Facebook è nei guai
Ora Facebook trema. E stavolta a vacillare è il suo fondatore Mark Zuckerberg, mai come questa volta nell'occhio del ciclone.
Da Washington a Londra tutti chiedono chiarezza su quello che si sta delineando come un vero e proprio datagate. E protesta anche l'Unione europea, definendo quanto accaduto «inaccettabile».
Le ripercussioni in Borsa non si fanno attendere, e sono un inequivocabile segnale del terremoto che sta scuotendo il gigante dei social media: dopo le rivelazioni del Guardian e del New York Times il titolo è arrivato a perdere oltre il 7%, mai così male dal 2012, trascinando in basso Wall Street.
La tensione nel quartier generale di Menlo Park, nel cuore della Silicon Valley, si taglia con il coltello. L'accusa è grave, ed è quella di aver ignorato o, ancor peggio, di aver tenuto all'oscuro gli utenti su quanto accaduto: le informazioni su oltre 50 milioni di persone raccolte attraverso un’app da una società di ricerche - la Global Science Research (Gsr) - e vendute alla controversa Cambridge Analytica, azienda che ha lavorato per la campagna di Donald Trump.
Non solo: quelle informazioni sarebbero state usate anche per influenzare il voto sulla Brexit. Le autorità britanniche hanno già chiesto un mandato di perquisizione della Cambridge Analytica, accusandola di non collaborare. L’obiettivo è quello di scandagliare anche i server della società.
Intanto la polemica sul ruolo politico di Facebook fa un salto di qualità enorme, e stavolta rischia di travolgere il gioiello fondato da Zuckerberg che conta nel mondo oltre due miliardi di utenti. La spiegazione ufficiale è che l'autorizzazione per raccogliere dati attraverso l'app «thisisyourdigitallife» era stata data per scopi accademici. E che quando è stata scoperta la vendita delle informazioni alla Cambridge Analytica sia questa che la Gsr sono state radiate dal social network.
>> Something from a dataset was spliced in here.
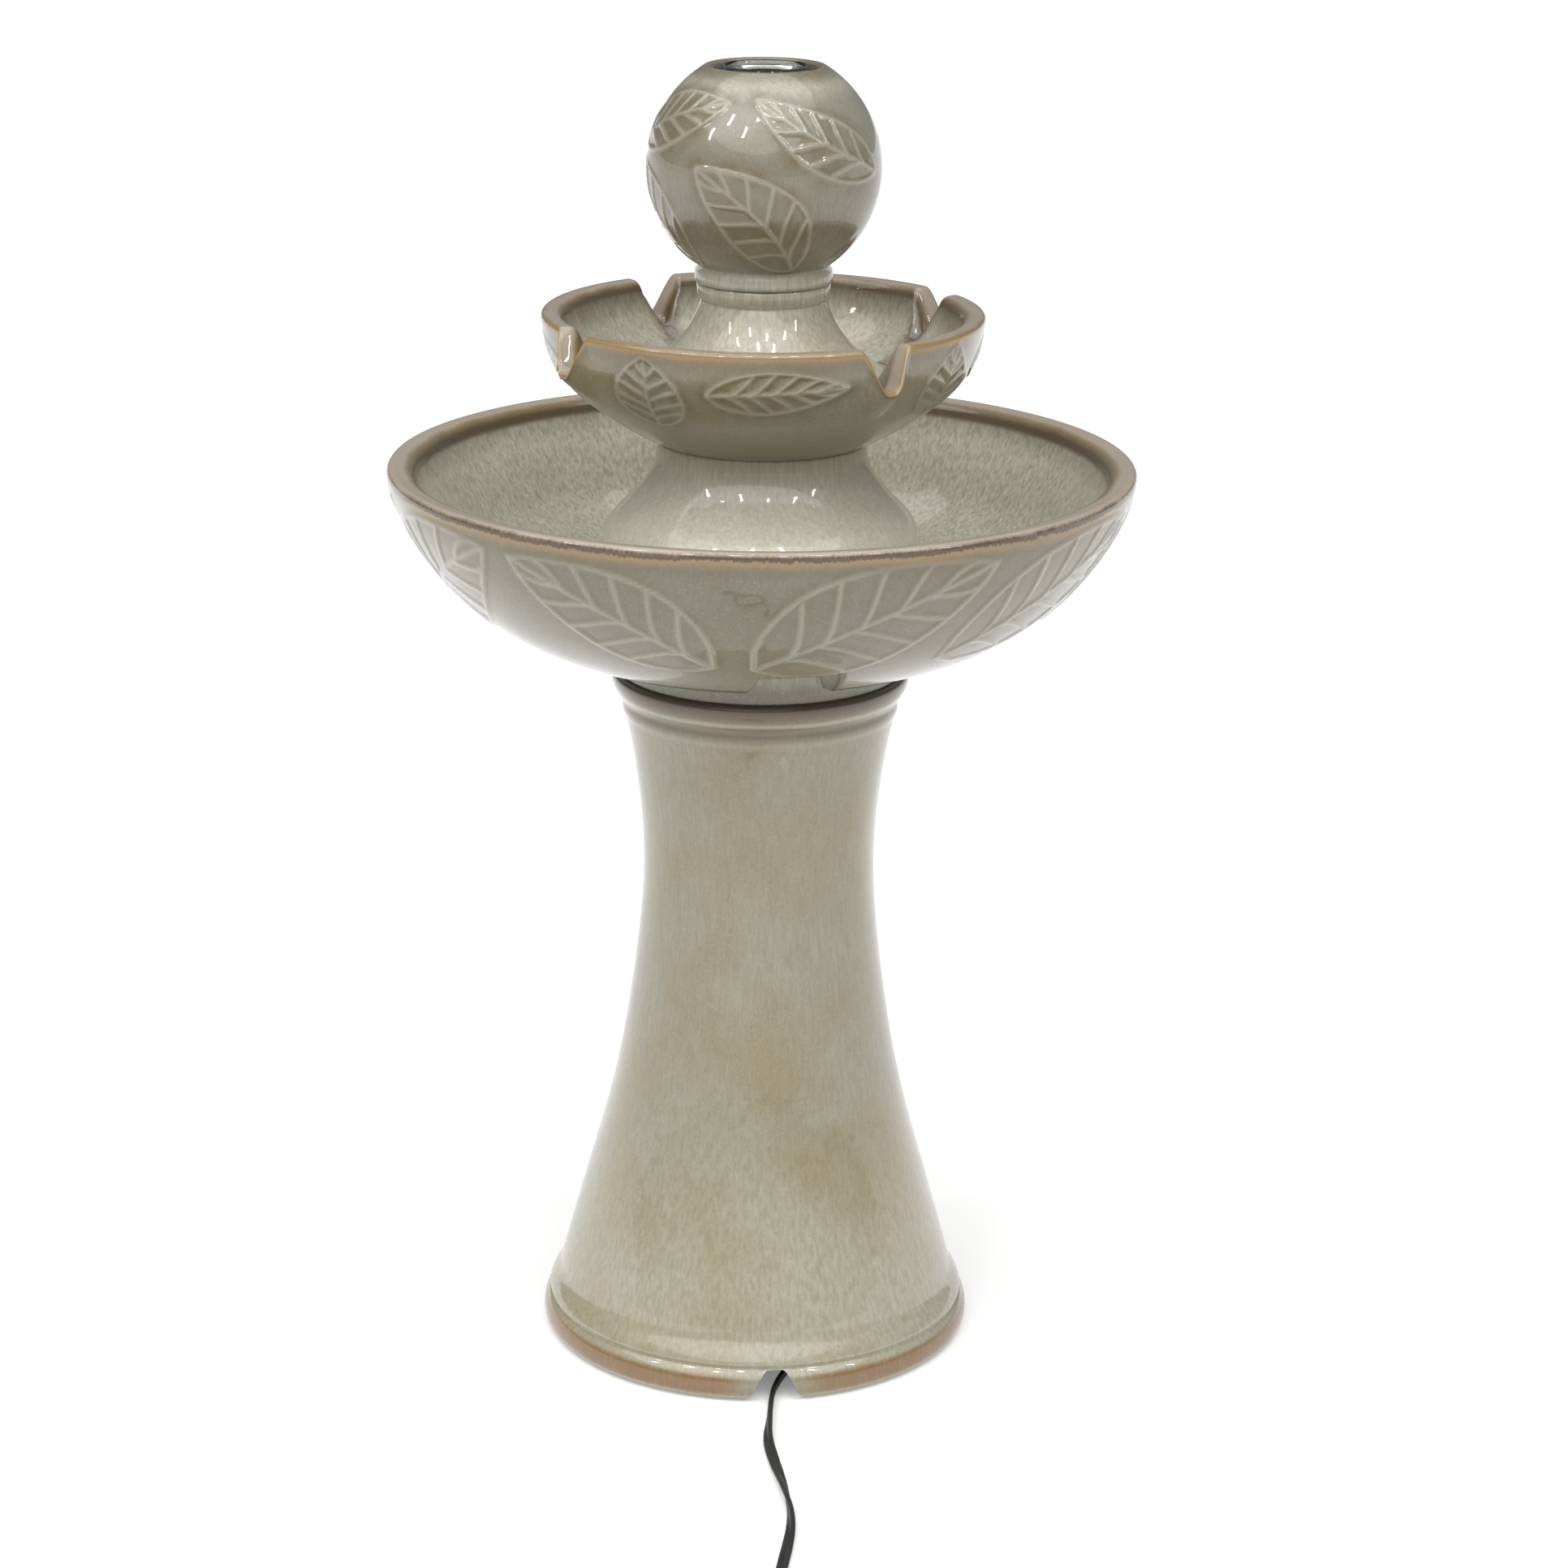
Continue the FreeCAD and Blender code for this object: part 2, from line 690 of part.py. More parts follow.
def pump_volute():
    """The impeller's chamber, with an inlet eye in front and the outlet on top."""
    block = pump_block("volute_block", "volute_front", "motor_front")
    chamber = on_shaft("chamber", "chamber_radius", "volute_front + front_wall",
                       "motor_front - volute_front - front_wall")
    eye = on_shaft("eye", "eye_radius", "volute_front - 1", "front_wall + 2")
    outlet = cylinder("outlet_bore", "outlet_seat", "pump_top - shaft_height",
                      z="shaft_height + 8")
    hollowed = cut("volute_hollow", block, chamber, eye, outlet, *foot_holes()[:2])
    bar = box("eye_bar", "0", "volute_front", "shaft_height - shaft_radius", "2 * eye_radius + 1",
              "front_wall", "2 * shaft_radius")
    hub = on_shaft("eye_hub", "bush_radius + 1", "volute_front", "front_wall")
    socket = on_shaft("bush_socket", "bush_radius", "volute_front + 1", "front_wall")
    return node(cut("volute", fuse("volute_whole", hollowed, bar, hub), socket), "pump_volute")


def shaft_bore(name):
    """The running bore of a piece that turns on the shaft."""
    return on_shaft(name, "shaft_radius + running_gap", "shaft_front", "shaft_length")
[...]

Ma a smentire tale versione c'è Aleksandr Kogan, l'accademico che in prima persona ha gestito la raccolta dei dati: «Non sono una spia russa e sono pronto a parlare con l'Fbi e davanti al Congresso americano o al parlamento britannico. E non abbiamo mai detto che il nostro progetto era finalizzato ad una ricerca universitaria».
Cresce ancor di più dunque la pressione su Zuckerberg, a cui viene chiesto di spiegare ufficialmente e davanti alle sedi istituzionali la dinamica di quanto accaduto. Anche perchè - rivela il Guardian - Joseph Chancellor, il cofondatore della Gsr insieme a Kogan, è attualmente un dipendente di Facebook: lavora come psicologo e ricercatore nella sede centrale di Menlo Park e fu assunto nel 2015, quando già la vendita definita «illegale» dei dati a Cambridge Analytica era avvenuta. Un altro aspetto che potrebbe rivelarsi alquanto imbarazzante per il colosso dei social media.
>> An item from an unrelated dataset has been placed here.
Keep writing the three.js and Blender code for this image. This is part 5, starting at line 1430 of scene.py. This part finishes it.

Su quest'ultimo intanto si scaglia anche l'ira di Bruxelles: «Il cattivo uso per fini politici di dati personali appartenenti agli utenti di Facebook, se confermato, è inaccettabile, spaventoso», ha detto la commissaria Ue alla giustizia Vera Jourova, appena arrivata negli Usa dove incontrerà i responsabili della società di Zuckerberg e rappresentanti dell'amministrazione Trump.